> [Short problem] Locate each line of the material that contains "joints", then return it.

> [Collection entries]
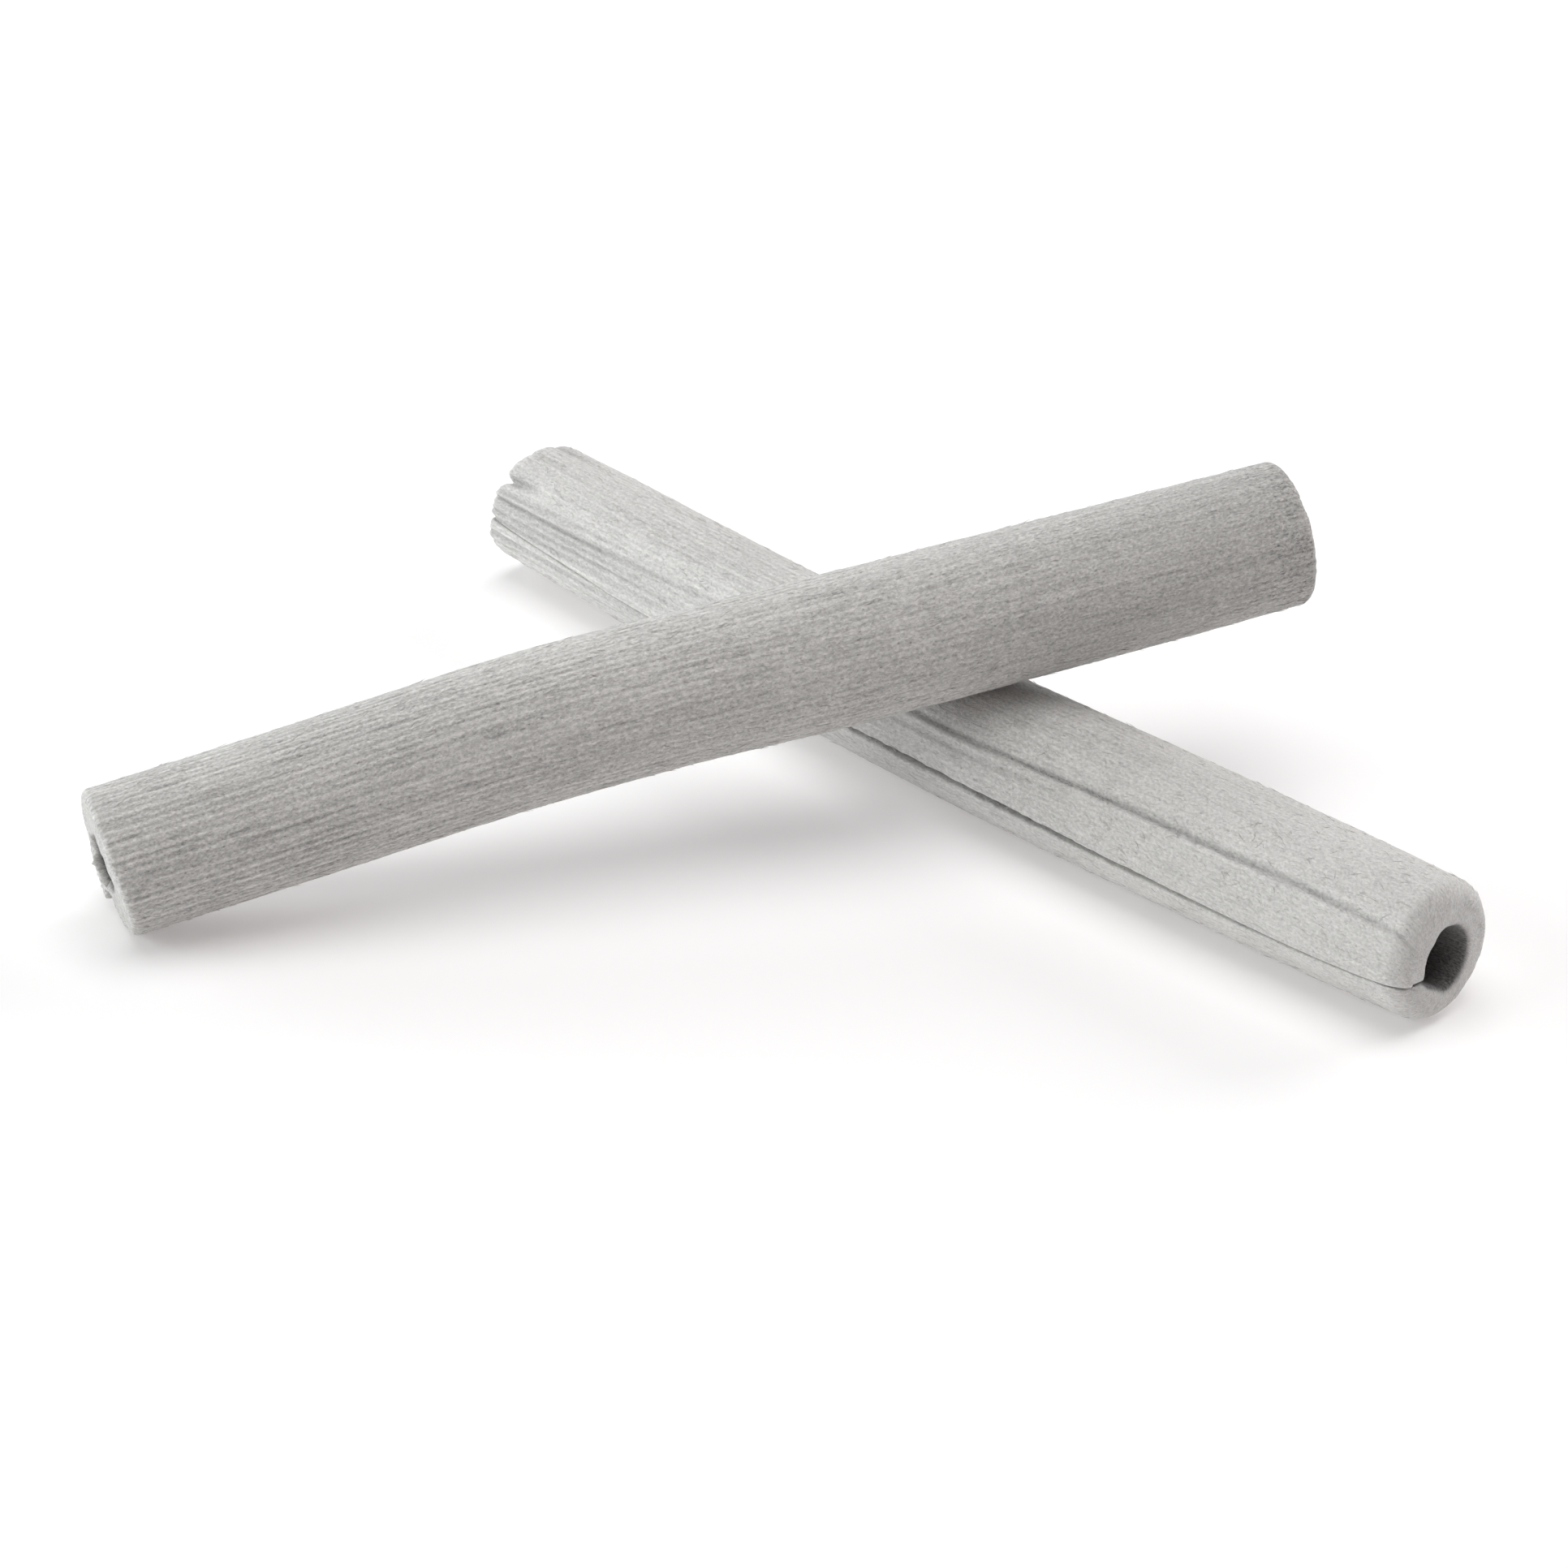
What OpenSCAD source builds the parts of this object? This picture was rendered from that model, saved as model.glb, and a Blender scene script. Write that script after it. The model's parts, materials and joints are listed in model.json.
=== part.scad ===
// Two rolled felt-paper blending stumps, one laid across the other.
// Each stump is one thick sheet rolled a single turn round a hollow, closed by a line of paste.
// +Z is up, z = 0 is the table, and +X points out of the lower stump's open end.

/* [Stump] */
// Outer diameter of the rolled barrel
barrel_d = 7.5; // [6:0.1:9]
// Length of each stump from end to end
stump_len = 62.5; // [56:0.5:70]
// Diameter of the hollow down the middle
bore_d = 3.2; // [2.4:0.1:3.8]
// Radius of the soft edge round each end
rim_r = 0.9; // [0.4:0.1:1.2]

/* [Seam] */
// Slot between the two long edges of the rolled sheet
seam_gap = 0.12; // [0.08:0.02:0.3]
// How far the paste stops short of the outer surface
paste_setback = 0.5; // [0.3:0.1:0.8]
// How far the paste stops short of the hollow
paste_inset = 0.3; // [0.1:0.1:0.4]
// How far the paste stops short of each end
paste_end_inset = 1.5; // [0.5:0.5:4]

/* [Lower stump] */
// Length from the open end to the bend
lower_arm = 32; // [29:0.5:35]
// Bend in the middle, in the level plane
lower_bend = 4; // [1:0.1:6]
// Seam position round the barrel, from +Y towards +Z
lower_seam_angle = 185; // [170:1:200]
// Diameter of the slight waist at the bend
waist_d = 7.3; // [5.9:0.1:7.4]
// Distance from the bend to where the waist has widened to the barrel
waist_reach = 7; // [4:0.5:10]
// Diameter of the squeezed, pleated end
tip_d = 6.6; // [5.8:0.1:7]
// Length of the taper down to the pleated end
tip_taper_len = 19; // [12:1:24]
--
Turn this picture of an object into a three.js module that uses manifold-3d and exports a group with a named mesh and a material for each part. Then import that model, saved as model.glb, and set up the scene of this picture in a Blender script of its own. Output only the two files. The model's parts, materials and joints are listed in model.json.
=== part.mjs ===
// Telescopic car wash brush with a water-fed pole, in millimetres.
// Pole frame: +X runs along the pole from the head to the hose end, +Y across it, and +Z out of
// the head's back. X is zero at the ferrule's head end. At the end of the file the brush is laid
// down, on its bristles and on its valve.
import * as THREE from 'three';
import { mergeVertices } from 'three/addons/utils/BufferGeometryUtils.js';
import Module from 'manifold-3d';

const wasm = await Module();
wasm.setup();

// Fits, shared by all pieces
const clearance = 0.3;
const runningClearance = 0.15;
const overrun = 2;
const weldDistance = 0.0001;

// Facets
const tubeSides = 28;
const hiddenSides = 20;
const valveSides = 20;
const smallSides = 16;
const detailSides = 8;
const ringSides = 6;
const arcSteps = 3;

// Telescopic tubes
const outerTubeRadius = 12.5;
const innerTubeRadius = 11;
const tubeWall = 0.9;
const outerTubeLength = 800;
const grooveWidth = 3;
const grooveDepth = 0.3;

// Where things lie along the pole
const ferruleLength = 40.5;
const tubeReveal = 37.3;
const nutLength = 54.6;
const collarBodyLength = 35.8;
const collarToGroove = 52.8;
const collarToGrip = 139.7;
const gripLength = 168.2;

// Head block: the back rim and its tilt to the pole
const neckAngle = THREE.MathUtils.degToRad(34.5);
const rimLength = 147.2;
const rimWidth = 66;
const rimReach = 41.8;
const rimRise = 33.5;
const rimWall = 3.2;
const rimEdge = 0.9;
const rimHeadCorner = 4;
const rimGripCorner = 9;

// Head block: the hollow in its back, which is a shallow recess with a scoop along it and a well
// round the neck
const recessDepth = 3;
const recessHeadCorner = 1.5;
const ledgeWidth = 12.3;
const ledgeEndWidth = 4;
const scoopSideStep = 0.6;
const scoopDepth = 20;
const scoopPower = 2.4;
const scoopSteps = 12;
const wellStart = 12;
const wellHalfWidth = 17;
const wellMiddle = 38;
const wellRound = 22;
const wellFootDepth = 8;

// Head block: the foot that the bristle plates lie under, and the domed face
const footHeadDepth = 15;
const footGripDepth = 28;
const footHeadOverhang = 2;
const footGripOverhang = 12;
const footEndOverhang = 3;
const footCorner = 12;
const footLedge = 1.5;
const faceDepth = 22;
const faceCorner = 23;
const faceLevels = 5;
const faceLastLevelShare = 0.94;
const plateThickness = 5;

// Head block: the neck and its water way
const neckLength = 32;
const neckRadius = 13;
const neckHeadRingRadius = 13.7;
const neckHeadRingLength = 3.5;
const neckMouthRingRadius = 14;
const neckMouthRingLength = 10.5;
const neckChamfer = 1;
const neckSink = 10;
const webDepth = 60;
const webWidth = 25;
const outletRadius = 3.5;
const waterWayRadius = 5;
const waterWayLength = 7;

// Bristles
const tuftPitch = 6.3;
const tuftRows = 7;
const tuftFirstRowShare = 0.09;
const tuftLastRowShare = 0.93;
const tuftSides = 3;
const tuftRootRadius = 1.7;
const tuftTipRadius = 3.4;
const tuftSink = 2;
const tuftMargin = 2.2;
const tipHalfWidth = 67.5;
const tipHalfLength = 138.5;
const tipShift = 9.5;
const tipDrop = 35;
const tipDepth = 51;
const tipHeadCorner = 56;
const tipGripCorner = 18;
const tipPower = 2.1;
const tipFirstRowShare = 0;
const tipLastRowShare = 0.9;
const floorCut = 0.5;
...
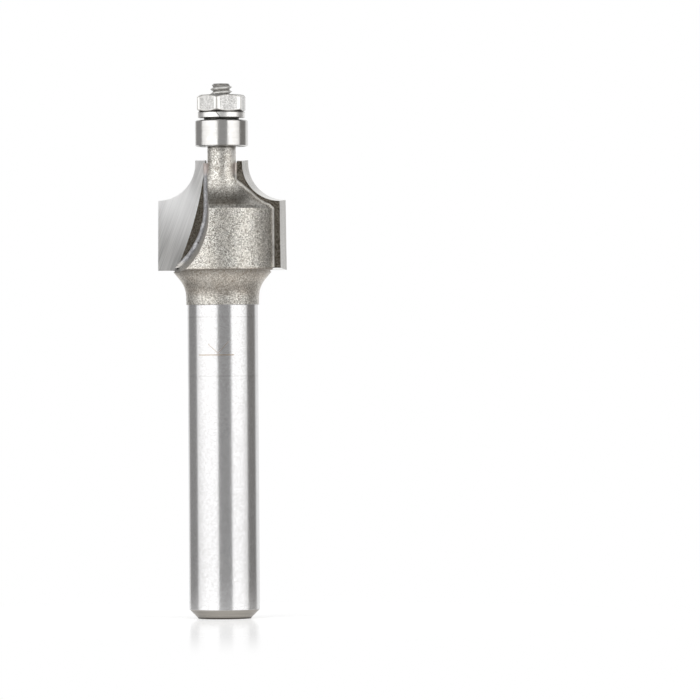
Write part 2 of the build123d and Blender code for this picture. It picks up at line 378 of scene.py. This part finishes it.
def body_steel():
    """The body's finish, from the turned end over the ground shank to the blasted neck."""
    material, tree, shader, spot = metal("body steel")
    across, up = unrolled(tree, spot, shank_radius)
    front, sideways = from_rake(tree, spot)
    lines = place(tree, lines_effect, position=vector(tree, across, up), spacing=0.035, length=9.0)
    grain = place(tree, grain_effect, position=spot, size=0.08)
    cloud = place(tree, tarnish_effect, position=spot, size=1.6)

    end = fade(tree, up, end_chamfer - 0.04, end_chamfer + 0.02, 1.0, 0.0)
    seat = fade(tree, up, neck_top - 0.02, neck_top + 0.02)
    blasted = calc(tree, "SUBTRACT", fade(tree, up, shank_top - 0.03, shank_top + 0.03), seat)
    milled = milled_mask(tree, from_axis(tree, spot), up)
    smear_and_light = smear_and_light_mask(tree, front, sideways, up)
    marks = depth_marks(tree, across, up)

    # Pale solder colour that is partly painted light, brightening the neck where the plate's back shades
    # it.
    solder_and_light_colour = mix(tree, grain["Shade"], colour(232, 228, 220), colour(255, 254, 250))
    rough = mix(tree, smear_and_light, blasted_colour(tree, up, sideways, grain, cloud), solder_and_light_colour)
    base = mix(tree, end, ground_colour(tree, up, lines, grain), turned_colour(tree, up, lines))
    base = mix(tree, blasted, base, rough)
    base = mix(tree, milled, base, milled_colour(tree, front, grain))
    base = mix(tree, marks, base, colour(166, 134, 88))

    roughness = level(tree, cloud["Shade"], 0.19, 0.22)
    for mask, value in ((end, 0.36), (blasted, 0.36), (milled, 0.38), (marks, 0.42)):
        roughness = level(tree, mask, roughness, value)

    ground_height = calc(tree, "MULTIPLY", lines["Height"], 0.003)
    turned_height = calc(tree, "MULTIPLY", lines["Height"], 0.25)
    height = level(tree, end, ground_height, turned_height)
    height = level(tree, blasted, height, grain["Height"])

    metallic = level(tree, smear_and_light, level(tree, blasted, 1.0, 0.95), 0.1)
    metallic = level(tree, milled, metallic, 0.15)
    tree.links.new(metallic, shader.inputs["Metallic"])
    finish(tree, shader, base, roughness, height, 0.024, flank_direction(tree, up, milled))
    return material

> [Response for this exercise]
What OpenSCAD source builds the parts of this object? This picture was rendered from that model, saved as model.glb, and a Blender scene script. Write that script after it. The model's parts, materials and joints are listed in model.json.
Turn this picture of an object into a three.js module that uses manifold-3d and exports a group with a named mesh and a material for each part. Then import that model, saved as model.glb, and set up the scene of this picture in a Blender script of its own. Output only the two files. The model's parts, materials and joints are listed in model.json.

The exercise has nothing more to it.